I hope that Trump’s ideas will result in increased prosperity for Americans, but unintended consequences of government plans often get in the way. Already inflation is raising its ugly head. People living on fixed incomes and those unable to ask for raises will suffer first and the most.
The Congressional Budget Office projects that, without a change in economic policy, the government would add $9 trillion during the next decade to the debt. The Washington-based Committee for a Responsible Federal Budget calculates that Trump’s economic plans would pile on $6 trillion in debt beyond that $9 trillion.
Trump supporters like to compare Trump’s tax cutting to Ronald Reagan’s. In doing so, they fail to mention that under Reagan the national debt grew 186%.
Admittedly, gold and silver’s price action has not been good.
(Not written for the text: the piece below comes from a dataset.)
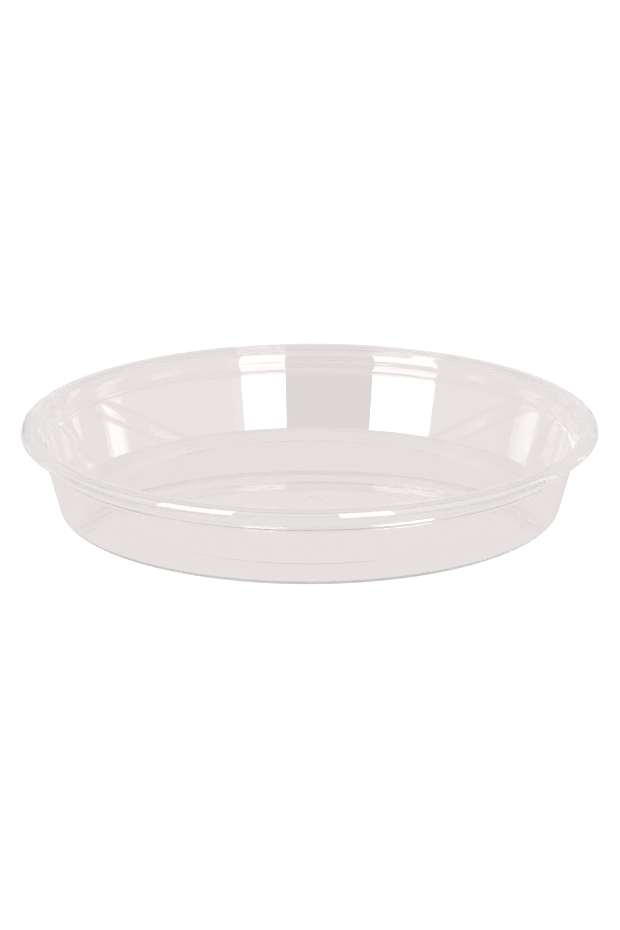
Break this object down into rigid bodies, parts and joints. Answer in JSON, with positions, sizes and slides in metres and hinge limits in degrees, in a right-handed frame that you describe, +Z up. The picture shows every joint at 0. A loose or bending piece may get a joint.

But, gold and silver prices trade against the dollar. When the greenback rises, metals prices fall.
Additional money has rushed into the dollar based on all the good things projected by Trump’s proposals. Is the buying of dollars premature? Is it overdone? Who is right, the investors who sold stocks on November 8 or the investors who are now driving stocks to record levels?
Remember, Trump’s proposals must pass Congress. When times comes to for those discussions, much forgotten items such as the national debt, budget deficits, trade deficits, inflation projections, the costs of tariffs, etc. will again be in the forefront of the news.